> **EXERCISE DIRECTIONS**
Count how many lines mention the word "update". Write that number alone.

> **DATA PROVIDED**
-*-

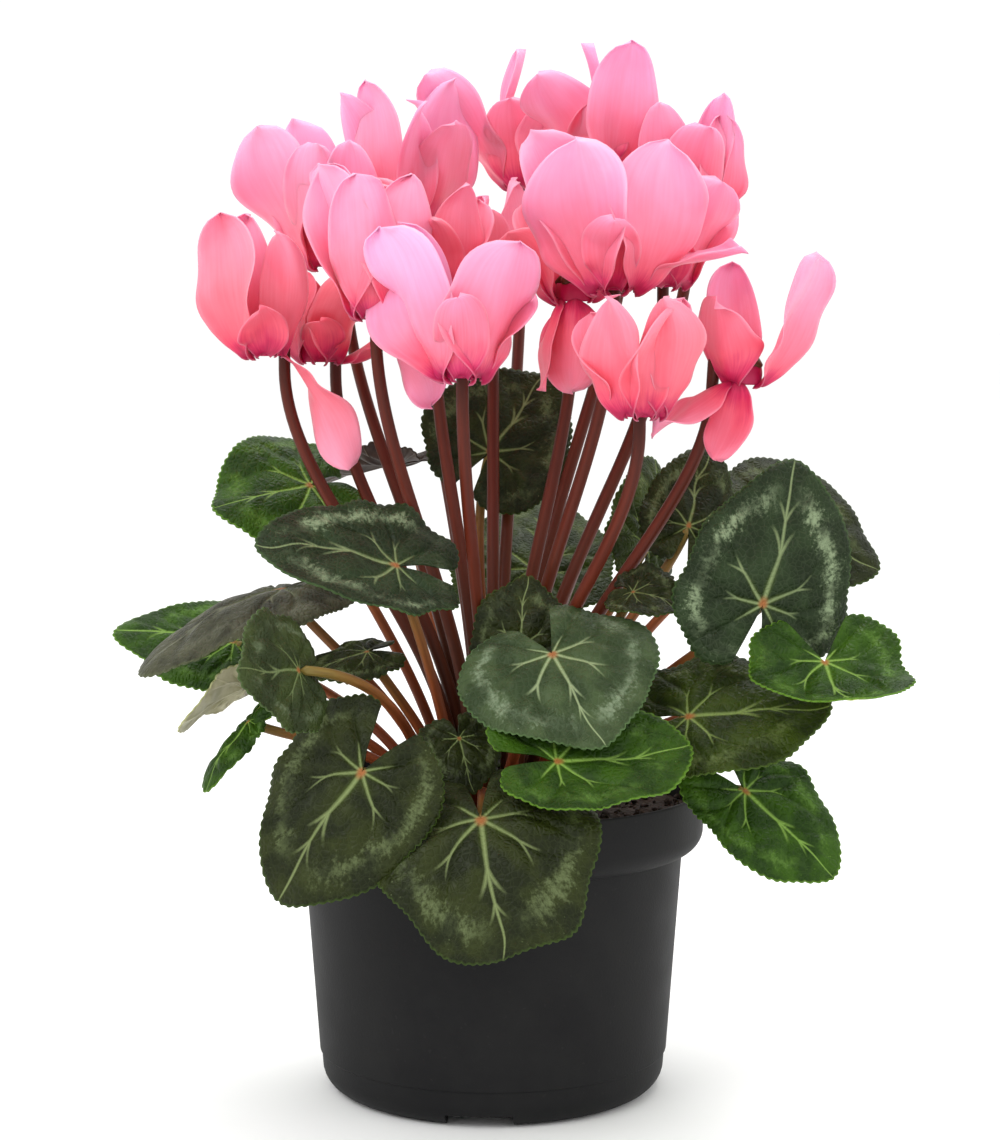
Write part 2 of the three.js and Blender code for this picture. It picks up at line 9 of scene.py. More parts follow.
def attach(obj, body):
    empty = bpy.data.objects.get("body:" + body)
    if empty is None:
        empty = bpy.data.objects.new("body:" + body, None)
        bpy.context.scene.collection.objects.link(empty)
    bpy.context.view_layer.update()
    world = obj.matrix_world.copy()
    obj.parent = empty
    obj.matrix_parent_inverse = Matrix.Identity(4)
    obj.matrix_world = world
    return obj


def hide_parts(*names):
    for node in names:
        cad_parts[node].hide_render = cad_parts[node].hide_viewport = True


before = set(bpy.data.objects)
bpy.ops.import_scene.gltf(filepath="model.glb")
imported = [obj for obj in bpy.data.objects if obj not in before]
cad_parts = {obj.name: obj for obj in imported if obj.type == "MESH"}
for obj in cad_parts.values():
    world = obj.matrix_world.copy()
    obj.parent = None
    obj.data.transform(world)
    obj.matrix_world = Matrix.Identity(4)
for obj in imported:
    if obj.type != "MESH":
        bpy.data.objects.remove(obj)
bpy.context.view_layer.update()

MM = 0.001  # a millimetre in the scene's metres

# ---- tables of the plant ----------------------------------------------------------------------------

POT = dict(rim_radius=60, height=86.4, band_bottom=75, rim_foot=68.9, neck_radius=54.1, base_radius=49.5,
           base_corner=7, step_height=10.5, step_depth=0.5, step_slope=0.6, ring_inside=38.5, ring_draft=1,
           wall=1.2, lip=0.6, floor_rise=3.5, floor_top=4.7)
NOTCH = dict(count=3, width=18.5, height=3.7, azimuth=-94.6, middle=48, depth=24)
DRAIN = dict(count=6, radius=4, ring=26, middle=4, length=10)
COMPOST = dict(top=78.5, heap_radius=36, heap=0.4, gap=0.4, lump=1.4, lump_size=9)
CRUMBS = dict(count=620, ring=(29, 57), size=(0.5, 1.7))
TUBER = dict(radius=28, half_height=14, middle=72, gap=0.3, bark_depth=0.5, bark_size=7)
ROUND_STEPS = dict(pot=144, compost=120, tuber=72)
ROOT_DEPTH = 1.5  # of a stem's foot in the tuber
BLADE_THICKNESS = 0.45
LOBE_LENGTH = 0.56  # of the blade's length, from the junction to the back of a lobe
SINUS = 12  # half the usual angle of the gap between the lobes, in degrees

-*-

> **THE COMPLETED TASK**
2